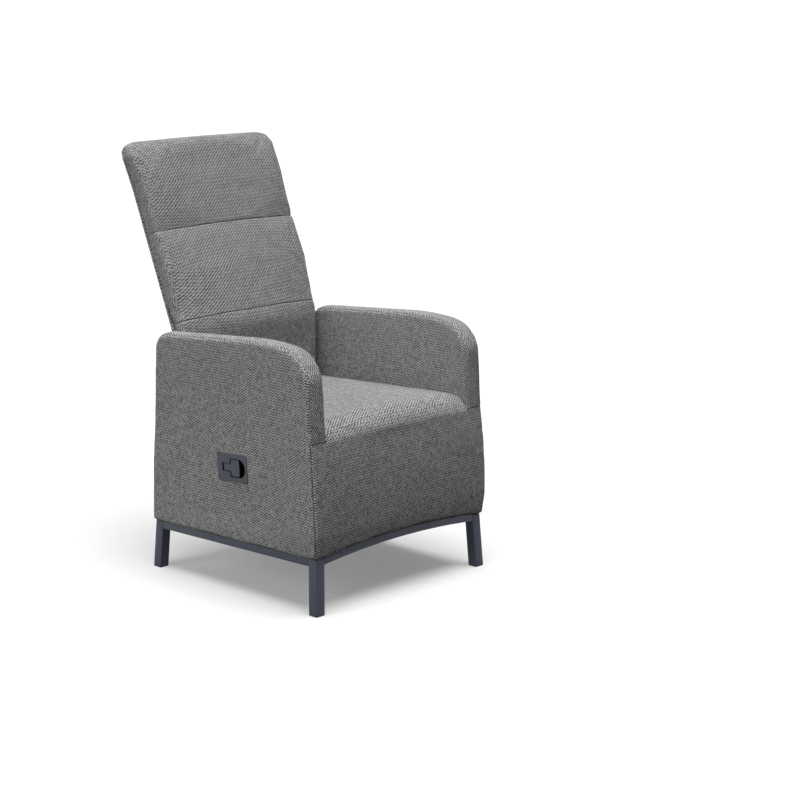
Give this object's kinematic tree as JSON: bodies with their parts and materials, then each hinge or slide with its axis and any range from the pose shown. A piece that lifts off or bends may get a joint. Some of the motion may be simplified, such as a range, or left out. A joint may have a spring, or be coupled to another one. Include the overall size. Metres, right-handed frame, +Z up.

* * *

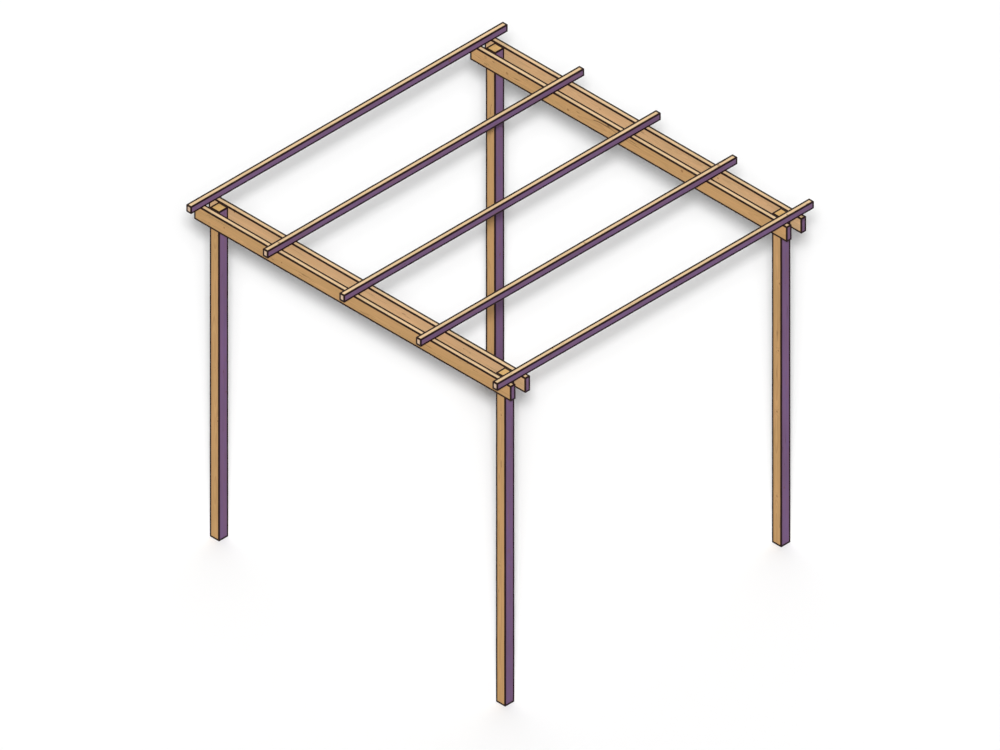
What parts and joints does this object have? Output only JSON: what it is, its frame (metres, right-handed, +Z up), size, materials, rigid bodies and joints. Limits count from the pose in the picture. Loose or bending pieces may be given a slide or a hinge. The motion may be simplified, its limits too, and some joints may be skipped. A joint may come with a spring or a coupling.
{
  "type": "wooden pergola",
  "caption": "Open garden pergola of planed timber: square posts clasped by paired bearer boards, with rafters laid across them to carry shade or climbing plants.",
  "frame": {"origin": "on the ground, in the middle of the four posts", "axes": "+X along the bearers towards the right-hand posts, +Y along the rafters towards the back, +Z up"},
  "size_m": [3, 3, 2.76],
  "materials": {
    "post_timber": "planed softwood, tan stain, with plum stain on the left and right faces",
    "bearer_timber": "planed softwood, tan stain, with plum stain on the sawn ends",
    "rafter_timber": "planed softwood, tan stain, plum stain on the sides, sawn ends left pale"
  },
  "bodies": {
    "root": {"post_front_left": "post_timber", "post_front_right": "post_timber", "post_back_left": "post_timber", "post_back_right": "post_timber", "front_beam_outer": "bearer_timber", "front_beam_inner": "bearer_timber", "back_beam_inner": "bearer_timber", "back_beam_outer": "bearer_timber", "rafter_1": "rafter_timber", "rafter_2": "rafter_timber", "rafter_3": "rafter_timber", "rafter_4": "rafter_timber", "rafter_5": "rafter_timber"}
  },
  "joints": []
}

--

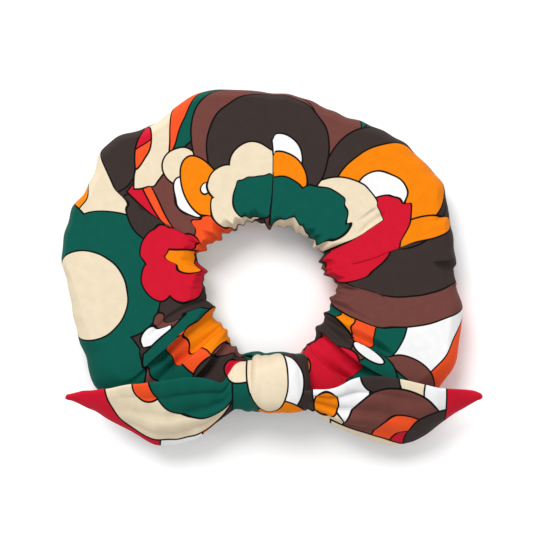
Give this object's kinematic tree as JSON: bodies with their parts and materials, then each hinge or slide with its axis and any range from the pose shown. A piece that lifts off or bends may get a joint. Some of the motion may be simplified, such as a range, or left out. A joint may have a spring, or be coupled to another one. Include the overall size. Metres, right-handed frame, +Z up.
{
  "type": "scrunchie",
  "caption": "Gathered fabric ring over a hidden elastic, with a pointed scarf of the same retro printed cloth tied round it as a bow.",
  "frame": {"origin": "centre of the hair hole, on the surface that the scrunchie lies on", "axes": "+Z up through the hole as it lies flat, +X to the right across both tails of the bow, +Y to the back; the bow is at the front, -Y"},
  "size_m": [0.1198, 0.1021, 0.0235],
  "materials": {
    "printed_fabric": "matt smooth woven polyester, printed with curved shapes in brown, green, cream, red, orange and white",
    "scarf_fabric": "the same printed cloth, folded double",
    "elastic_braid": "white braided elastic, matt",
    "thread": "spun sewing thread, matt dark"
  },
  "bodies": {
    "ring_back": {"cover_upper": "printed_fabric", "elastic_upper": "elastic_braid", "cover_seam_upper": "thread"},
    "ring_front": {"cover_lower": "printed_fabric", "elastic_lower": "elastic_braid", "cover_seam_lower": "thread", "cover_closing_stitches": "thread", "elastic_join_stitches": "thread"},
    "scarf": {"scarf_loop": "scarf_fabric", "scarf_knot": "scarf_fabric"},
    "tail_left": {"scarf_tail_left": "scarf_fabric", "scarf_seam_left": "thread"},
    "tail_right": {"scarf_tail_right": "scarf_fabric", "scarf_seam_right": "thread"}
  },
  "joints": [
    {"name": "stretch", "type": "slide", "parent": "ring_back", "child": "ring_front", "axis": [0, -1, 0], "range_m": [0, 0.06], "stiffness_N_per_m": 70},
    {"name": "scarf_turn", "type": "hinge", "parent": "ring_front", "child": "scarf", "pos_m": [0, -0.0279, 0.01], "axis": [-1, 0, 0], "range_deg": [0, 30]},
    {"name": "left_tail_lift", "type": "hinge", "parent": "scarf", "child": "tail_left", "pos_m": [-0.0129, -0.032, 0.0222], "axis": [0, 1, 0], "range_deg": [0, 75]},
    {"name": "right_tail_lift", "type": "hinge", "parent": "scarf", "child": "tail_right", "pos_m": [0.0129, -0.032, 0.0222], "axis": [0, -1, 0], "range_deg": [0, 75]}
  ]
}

● EXERCISE
Tally how many lines in the material above hold the word "joints". Write only that number.

● SOLVED EXERCISE
3